▶ _Prompt_: Seek out every line containing the word "object", and copy each.

----

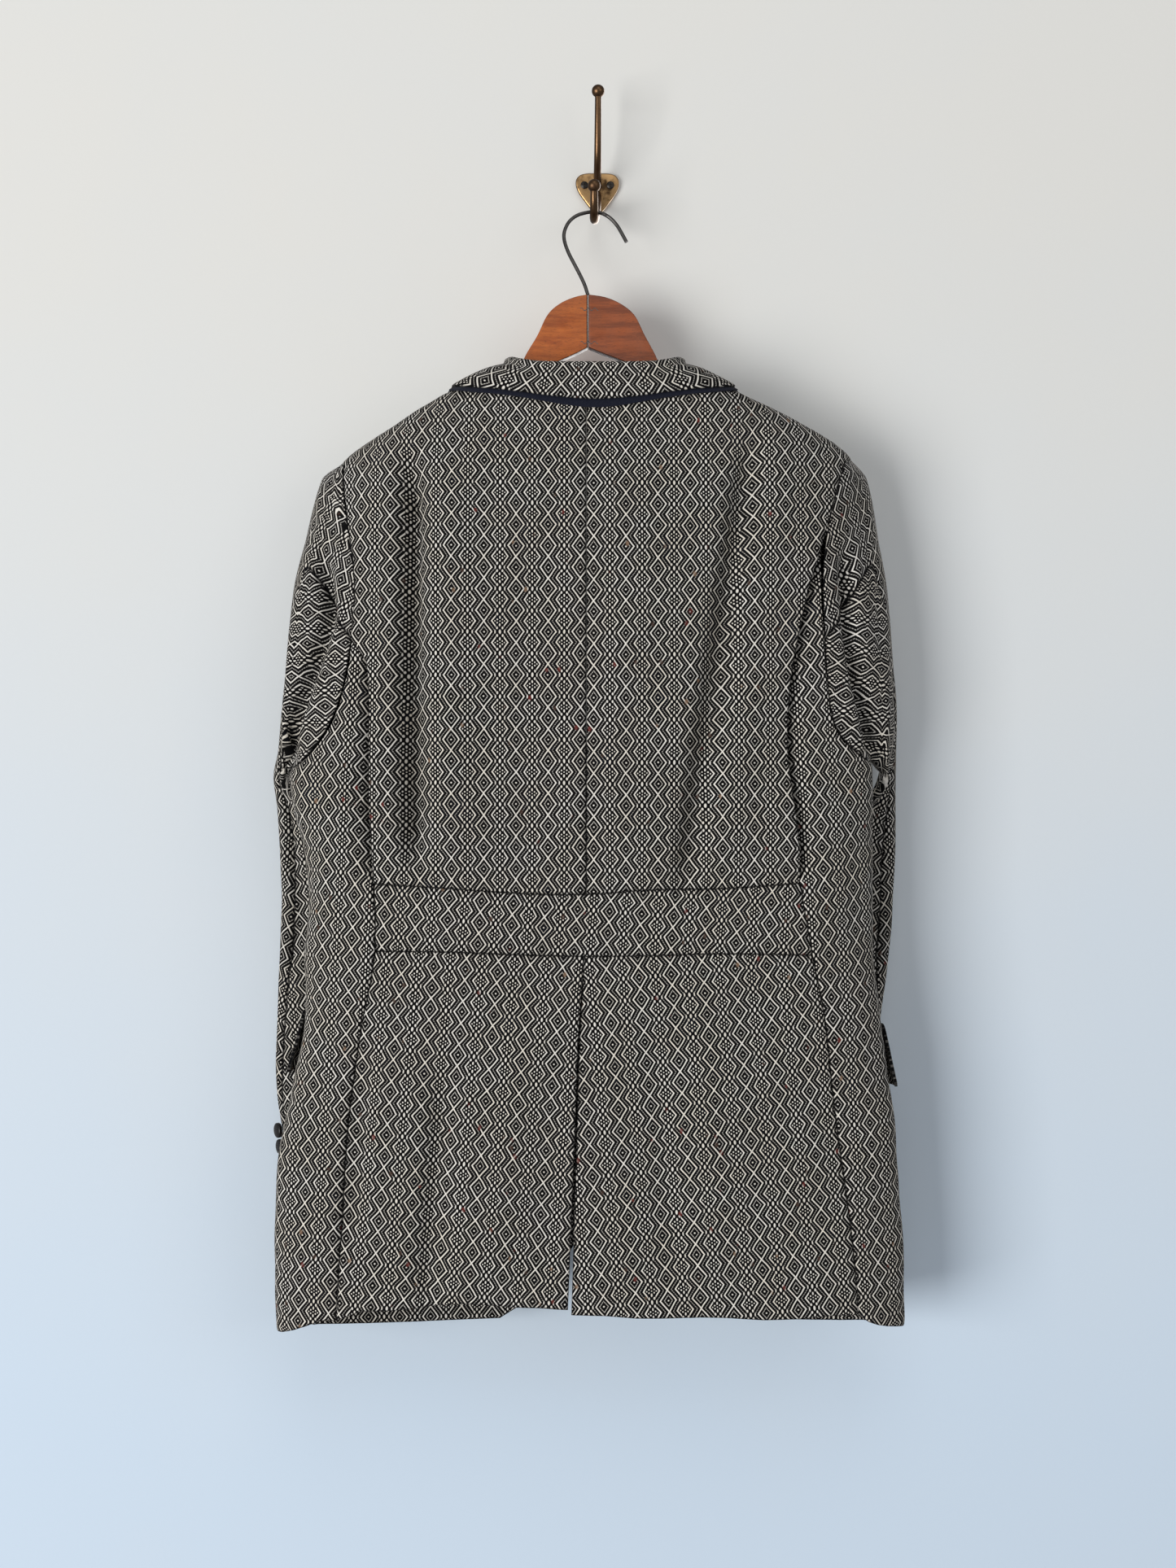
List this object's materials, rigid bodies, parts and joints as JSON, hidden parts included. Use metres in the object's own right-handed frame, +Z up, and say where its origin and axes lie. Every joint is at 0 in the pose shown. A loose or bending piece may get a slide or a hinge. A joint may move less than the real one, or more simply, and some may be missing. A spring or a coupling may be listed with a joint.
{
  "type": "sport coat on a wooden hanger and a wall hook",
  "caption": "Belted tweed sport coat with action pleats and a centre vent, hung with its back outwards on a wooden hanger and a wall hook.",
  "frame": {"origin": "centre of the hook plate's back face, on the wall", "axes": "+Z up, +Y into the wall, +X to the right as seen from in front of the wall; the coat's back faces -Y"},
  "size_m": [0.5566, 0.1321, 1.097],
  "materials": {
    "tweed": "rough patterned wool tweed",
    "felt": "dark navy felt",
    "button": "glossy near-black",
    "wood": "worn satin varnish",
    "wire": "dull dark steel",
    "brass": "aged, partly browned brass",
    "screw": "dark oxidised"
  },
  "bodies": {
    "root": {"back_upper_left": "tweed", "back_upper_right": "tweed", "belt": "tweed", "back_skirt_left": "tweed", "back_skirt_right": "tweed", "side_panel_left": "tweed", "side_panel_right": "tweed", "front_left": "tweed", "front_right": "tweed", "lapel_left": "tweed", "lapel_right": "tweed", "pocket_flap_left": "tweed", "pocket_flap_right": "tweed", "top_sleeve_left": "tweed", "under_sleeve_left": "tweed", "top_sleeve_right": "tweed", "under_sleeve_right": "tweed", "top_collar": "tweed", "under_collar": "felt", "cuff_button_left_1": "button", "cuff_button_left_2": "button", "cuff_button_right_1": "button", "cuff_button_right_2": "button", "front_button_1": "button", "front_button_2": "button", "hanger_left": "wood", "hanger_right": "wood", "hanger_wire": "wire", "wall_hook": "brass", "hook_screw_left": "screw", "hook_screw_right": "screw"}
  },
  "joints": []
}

----

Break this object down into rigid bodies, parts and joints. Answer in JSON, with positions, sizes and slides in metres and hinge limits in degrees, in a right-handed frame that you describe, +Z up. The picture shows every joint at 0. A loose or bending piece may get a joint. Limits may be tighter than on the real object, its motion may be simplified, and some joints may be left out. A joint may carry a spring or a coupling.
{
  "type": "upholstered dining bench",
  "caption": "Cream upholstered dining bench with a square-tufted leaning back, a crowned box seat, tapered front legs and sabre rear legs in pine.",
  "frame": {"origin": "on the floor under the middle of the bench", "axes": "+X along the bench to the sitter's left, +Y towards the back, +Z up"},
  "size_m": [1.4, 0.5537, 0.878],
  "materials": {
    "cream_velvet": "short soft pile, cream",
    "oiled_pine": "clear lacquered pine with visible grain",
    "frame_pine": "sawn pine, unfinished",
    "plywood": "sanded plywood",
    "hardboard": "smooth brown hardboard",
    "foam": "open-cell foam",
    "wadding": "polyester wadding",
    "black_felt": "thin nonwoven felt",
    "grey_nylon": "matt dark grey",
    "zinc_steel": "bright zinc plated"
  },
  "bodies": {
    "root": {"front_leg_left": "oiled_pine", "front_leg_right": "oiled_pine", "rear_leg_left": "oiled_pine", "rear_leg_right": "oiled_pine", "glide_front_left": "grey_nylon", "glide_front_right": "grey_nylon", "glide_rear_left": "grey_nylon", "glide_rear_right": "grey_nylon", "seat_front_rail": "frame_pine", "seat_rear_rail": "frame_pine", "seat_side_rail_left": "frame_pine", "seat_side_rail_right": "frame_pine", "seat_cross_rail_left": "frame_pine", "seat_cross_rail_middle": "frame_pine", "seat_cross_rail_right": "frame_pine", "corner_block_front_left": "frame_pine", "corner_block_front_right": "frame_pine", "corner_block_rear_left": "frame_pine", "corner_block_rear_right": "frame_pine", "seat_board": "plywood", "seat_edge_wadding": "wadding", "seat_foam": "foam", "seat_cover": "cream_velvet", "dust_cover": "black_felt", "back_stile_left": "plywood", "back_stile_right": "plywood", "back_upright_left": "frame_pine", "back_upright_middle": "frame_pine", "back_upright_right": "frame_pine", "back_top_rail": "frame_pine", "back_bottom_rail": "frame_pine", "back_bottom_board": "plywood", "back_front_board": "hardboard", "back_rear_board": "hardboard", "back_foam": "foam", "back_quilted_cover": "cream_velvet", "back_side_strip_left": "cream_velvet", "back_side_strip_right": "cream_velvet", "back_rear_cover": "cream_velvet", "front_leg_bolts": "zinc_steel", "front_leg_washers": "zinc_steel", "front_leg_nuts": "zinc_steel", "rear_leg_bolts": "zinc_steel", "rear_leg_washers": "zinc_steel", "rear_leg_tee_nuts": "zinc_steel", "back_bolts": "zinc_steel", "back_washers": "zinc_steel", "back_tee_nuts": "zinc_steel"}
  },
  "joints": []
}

----

▶ _Expected output_:
List this object's materials, rigid bodies, parts and joints as JSON, hidden parts included. Use metres in the object's own right-handed frame, +Z up, and say where its origin and axes lie. Every joint is at 0 in the pose shown. A loose or bending piece may get a slide or a hinge. A joint may move less than the real one, or more simply, and some may be missing. A spring or a coupling may be listed with a joint.
Break this object down into rigid bodies, parts and joints. Answer in JSON, with positions, sizes and slides in metres and hinge limits in degrees, in a right-handed frame that you describe, +Z up. The picture shows every joint at 0. A loose or bending piece may get a joint. Limits may be tighter than on the real object, its motion may be simplified, and some joints may be left out. A joint may carry a spring or a coupling.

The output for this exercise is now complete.